# DATASET CONTENT start

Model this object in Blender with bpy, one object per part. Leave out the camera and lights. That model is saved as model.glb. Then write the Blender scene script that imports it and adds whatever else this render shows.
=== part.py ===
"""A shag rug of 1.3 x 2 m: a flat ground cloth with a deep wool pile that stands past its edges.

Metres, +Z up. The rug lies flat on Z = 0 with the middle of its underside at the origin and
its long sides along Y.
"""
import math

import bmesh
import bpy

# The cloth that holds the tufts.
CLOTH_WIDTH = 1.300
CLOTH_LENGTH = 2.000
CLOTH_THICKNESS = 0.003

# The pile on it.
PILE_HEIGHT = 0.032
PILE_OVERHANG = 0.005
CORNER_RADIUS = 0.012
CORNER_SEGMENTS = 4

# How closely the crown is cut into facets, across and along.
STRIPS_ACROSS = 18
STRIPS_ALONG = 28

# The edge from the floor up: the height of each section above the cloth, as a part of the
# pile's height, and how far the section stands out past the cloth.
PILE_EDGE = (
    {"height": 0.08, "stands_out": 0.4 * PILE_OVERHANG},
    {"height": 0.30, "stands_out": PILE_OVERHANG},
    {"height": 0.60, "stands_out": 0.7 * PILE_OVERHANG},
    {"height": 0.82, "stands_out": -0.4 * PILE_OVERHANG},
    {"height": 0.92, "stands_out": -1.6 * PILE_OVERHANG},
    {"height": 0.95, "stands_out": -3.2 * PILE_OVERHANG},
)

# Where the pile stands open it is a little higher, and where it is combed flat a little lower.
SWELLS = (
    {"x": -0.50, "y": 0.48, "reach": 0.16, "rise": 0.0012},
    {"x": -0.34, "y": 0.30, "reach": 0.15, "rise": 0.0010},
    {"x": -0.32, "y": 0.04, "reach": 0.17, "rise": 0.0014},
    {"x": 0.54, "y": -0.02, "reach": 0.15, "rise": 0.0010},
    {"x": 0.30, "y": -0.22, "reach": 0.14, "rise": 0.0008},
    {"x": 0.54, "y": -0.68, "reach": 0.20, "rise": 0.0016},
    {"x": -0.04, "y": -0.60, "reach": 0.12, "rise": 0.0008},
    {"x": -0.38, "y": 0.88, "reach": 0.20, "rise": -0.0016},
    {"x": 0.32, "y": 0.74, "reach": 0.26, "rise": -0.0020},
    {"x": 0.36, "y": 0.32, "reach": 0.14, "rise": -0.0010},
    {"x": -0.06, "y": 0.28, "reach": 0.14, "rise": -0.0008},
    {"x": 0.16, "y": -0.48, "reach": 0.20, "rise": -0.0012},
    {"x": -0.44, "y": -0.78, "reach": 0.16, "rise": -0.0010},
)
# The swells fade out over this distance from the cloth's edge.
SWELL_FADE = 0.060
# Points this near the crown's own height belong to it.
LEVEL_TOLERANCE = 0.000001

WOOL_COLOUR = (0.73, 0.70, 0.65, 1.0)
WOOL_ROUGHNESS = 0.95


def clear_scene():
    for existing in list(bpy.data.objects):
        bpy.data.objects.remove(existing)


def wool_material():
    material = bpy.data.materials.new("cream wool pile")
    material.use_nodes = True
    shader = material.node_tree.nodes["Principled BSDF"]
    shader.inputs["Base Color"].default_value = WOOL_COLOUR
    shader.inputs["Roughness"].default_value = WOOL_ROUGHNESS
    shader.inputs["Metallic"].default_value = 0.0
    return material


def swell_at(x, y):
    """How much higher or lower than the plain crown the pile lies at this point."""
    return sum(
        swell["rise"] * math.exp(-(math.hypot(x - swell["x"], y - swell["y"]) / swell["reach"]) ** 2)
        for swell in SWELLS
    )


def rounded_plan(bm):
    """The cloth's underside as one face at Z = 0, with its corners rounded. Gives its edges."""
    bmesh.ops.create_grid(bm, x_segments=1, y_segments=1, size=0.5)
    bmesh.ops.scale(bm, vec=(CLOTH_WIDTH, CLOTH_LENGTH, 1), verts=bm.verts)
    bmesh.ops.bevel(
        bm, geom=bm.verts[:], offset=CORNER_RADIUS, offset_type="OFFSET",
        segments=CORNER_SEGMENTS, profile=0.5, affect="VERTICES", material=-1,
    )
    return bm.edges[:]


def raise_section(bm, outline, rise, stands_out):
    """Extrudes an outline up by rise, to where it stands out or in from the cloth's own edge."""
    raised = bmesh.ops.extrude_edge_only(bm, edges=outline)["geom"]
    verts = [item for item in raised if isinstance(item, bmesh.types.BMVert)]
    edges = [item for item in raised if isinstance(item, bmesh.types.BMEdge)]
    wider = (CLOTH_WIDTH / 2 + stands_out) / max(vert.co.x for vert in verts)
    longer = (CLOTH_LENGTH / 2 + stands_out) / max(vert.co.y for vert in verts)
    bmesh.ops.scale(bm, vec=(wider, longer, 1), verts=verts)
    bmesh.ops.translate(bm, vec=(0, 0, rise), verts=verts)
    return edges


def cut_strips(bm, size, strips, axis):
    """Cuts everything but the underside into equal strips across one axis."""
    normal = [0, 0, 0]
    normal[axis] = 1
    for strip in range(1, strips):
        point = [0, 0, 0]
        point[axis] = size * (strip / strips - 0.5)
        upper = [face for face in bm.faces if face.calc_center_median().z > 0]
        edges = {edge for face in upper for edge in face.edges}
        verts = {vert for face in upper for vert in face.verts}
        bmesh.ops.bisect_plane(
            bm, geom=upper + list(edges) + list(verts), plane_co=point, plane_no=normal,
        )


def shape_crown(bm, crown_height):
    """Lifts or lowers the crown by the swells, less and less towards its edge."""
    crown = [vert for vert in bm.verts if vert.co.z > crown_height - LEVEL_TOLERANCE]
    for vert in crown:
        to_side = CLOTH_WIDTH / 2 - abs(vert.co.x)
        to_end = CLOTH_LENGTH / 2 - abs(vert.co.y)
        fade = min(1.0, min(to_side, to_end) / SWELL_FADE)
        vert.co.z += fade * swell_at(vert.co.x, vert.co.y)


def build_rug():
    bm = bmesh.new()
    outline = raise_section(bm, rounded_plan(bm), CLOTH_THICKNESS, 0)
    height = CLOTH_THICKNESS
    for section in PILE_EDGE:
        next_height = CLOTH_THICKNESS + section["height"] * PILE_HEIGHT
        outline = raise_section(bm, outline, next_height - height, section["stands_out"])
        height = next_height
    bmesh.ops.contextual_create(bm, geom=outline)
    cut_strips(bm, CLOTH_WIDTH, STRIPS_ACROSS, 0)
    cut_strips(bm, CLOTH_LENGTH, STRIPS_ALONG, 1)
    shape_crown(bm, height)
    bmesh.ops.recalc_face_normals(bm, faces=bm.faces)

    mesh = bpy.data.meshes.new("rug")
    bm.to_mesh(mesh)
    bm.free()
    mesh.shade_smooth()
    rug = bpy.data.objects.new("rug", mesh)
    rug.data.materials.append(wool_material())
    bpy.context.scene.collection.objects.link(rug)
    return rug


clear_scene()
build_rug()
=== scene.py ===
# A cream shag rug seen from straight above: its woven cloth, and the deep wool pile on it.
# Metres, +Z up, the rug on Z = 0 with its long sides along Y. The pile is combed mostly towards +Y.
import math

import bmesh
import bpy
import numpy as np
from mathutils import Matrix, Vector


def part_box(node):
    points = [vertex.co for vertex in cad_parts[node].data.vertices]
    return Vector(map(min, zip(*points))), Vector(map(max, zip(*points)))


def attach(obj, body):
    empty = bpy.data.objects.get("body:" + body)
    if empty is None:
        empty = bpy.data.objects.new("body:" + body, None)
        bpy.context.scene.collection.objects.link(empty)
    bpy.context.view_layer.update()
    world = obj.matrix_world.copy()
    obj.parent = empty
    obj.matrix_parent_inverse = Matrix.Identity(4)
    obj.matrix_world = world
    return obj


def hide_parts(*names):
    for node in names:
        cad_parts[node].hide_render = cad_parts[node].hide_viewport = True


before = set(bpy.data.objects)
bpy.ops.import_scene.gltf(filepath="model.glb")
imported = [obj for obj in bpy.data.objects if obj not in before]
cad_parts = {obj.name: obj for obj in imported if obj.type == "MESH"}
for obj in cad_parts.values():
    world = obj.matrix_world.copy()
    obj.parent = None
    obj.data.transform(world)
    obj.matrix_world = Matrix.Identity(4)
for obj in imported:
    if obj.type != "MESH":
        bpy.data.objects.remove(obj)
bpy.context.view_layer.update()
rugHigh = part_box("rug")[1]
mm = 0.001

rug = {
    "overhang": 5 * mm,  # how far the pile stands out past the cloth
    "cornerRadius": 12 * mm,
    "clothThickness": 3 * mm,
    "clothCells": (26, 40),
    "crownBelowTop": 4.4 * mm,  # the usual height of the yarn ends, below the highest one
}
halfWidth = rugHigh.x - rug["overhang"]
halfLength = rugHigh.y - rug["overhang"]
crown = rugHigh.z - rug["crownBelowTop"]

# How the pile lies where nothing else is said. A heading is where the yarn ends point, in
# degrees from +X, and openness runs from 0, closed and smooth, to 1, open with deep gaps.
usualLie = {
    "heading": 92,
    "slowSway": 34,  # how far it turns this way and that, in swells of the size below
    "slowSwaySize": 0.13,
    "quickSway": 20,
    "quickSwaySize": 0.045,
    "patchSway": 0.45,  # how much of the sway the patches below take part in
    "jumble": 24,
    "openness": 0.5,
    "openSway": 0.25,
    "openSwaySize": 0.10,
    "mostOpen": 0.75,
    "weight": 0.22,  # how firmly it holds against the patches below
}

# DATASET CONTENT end

* **TO DO**: Retype exactly what runs from the line containing "in imported if" through the line containing "crown = rugHigh.z", both lines included, and stop there.

* **RESULT BELOW**:
cad_parts = {obj.name: obj for obj in imported if obj.type == "MESH"}
for obj in cad_parts.values():
    world = obj.matrix_world.copy()
    obj.parent = None
    obj.data.transform(world)
    obj.matrix_world = Matrix.Identity(4)
for obj in imported:
    if obj.type != "MESH":
        bpy.data.objects.remove(obj)
bpy.context.view_layer.update()
rugHigh = part_box("rug")[1]
mm = 0.001

rug = {
    "overhang": 5 * mm,  # how far the pile stands out past the cloth
    "cornerRadius": 12 * mm,
    "clothThickness": 3 * mm,
    "clothCells": (26, 40),
    "crownBelowTop": 4.4 * mm,  # the usual height of the yarn ends, below the highest one
}
halfWidth = rugHigh.x - rug["overhang"]
halfLength = rugHigh.y - rug["overhang"]
crown = rugHigh.z - rug["crownBelowTop"]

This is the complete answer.